There are certainly circumstances in which variety is desirable: soup, for example. I recently discovered Campbell’s “Well Yes!” soups. They’re really quite good, and there are 14 varieties. But my grocery store carries only three. I’d love to try the rest. But do we really need this many ways to clean our bathrooms?
This embarras de choix is especially difficult when you have finally used up a product you liked but used so infrequently that in the interim between buying it and exhausting it, it has been replaced by ten similar but not exactly the same products. Which to choose?
Worst of all, you go to replace a household staple, buy the same thing you’ve always bought, and find that it has become something entirely different. I have been buying Ajax Liquid dishwashing detergent for as long as I can remember.
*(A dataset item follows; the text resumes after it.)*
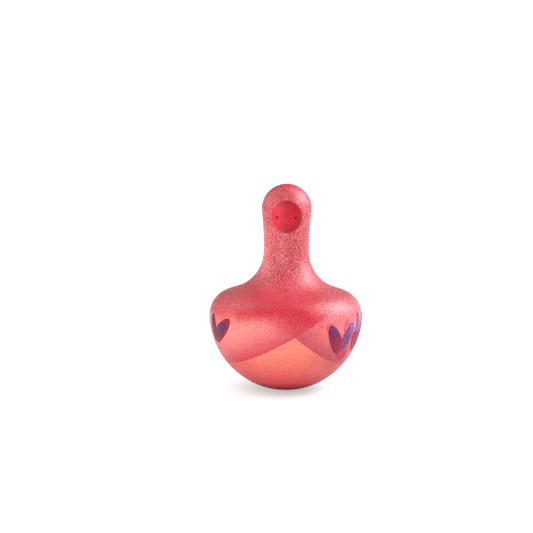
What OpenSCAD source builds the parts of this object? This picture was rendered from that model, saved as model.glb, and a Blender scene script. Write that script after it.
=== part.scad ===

If I had to guess, I’d say that it probably had a lemon scent, but nothing I noticed.
Although Ajax Liquid now comes in five scents, I bought the usual one, which is described as having “the fresh, clean aroma of lemon.” This bottle, however, does not smell like lemon, nor does it smell like the old Ajax. It smells, as my husband is wont to say, like a service station restroom: that is, it is obtrusively redolent of some offensively “pretty” scent intended to cover up smells that are less pleasant. I find I can’t bear to use it.
And no, I don’t want to go back to the days of the general store, where you ask for toothpaste and the proprietor gives you a tube (or tin) of the single brand he carries, but I am absolutely not convinced that any particular variety of Colgate will whiten my teeth, freshen my breath, or protect me from cavities or gingivitis better than any other.